### Exercise aim
Write every record out again exactly as given.

(Dataset excerpt)

________________________

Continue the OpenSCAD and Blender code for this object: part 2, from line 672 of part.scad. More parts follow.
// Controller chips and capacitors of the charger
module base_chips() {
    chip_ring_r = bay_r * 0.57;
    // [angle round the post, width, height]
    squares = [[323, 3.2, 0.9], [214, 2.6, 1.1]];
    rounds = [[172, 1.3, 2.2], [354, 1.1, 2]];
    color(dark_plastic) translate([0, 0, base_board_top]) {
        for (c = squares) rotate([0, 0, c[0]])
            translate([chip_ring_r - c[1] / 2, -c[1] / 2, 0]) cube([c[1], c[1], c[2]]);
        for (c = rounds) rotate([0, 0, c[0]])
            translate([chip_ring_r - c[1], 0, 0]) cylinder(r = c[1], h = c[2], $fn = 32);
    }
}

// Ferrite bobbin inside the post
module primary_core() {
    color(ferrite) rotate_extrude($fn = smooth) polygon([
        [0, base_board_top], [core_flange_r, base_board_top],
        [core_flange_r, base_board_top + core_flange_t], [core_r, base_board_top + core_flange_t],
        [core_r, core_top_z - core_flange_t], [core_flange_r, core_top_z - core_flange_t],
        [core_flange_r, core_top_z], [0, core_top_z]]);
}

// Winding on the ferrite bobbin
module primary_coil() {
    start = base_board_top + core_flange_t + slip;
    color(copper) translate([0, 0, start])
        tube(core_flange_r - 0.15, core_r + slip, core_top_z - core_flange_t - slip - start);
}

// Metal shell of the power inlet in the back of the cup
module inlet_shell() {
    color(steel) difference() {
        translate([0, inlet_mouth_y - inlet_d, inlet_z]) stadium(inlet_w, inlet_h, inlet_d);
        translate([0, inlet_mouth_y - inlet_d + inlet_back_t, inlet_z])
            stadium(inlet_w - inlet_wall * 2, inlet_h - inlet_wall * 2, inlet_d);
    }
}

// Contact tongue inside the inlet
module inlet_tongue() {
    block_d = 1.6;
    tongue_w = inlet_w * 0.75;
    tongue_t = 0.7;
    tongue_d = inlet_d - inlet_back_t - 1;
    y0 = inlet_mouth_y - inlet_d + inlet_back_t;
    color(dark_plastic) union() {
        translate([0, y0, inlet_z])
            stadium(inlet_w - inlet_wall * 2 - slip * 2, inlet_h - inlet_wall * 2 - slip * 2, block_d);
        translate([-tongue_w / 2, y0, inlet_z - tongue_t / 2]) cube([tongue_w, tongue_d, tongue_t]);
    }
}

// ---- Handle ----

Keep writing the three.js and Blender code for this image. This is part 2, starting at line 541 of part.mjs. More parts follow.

________________________

### Response below
Continue the OpenSCAD and Blender code for this object: part 2, from line 672 of part.scad. More parts follow.
// Controller chips and capacitors of the charger
module base_chips() {
    chip_ring_r = bay_r * 0.57;
    // [angle round the post, width, height]
    squares = [[323, 3.2, 0.9], [214, 2.6, 1.1]];
    rounds = [[172, 1.3, 2.2], [354, 1.1, 2]];
    color(dark_plastic) translate([0, 0, base_board_top]) {
        for (c = squares) rotate([0, 0, c[0]])
            translate([chip_ring_r - c[1] / 2, -c[1] / 2, 0]) cube([c[1], c[1], c[2]]);
        for (c = rounds) rotate([0, 0, c[0]])
            translate([chip_ring_r - c[1], 0, 0]) cylinder(r = c[1], h = c[2], $fn = 32);
    }
}

// Ferrite bobbin inside the post
module primary_core() {
    color(ferrite) rotate_extrude($fn = smooth) polygon([
        [0, base_board_top], [core_flange_r, base_board_top],
        [core_flange_r, base_board_top + core_flange_t], [core_r, base_board_top + core_flange_t],
        [core_r, core_top_z - core_flange_t], [core_flange_r, core_top_z - core_flange_t],
        [core_flange_r, core_top_z], [0, core_top_z]]);
}

// Winding on the ferrite bobbin
module primary_coil() {
    start = base_board_top + core_flange_t + slip;
    color(copper) translate([0, 0, start])
        tube(core_flange_r - 0.15, core_r + slip, core_top_z - core_flange_t - slip - start);
}

// Metal shell of the power inlet in the back of the cup
module inlet_shell() {
    color(steel) difference() {
        translate([0, inlet_mouth_y - inlet_d, inlet_z]) stadium(inlet_w, inlet_h, inlet_d);
        translate([0, inlet_mouth_y - inlet_d + inlet_back_t, inlet_z])
            stadium(inlet_w - inlet_wall * 2, inlet_h - inlet_wall * 2, inlet_d);
    }
}

// Contact tongue inside the inlet
module inlet_tongue() {
    block_d = 1.6;
    tongue_w = inlet_w * 0.75;
    tongue_t = 0.7;
    tongue_d = inlet_d - inlet_back_t - 1;
    y0 = inlet_mouth_y - inlet_d + inlet_back_t;
    color(dark_plastic) union() {
        translate([0, y0, inlet_z])
            stadium(inlet_w - inlet_wall * 2 - slip * 2, inlet_h - inlet_wall * 2 - slip * 2, block_d);
        translate([-tongue_w / 2, y0, inlet_z - tongue_t / 2]) cube([tongue_w, tongue_d, tongue_t]);
    }
}

// ---- Handle ----

Keep writing the three.js and Blender code for this image. This is part 2, starting at line 541 of part.mjs. More parts follow.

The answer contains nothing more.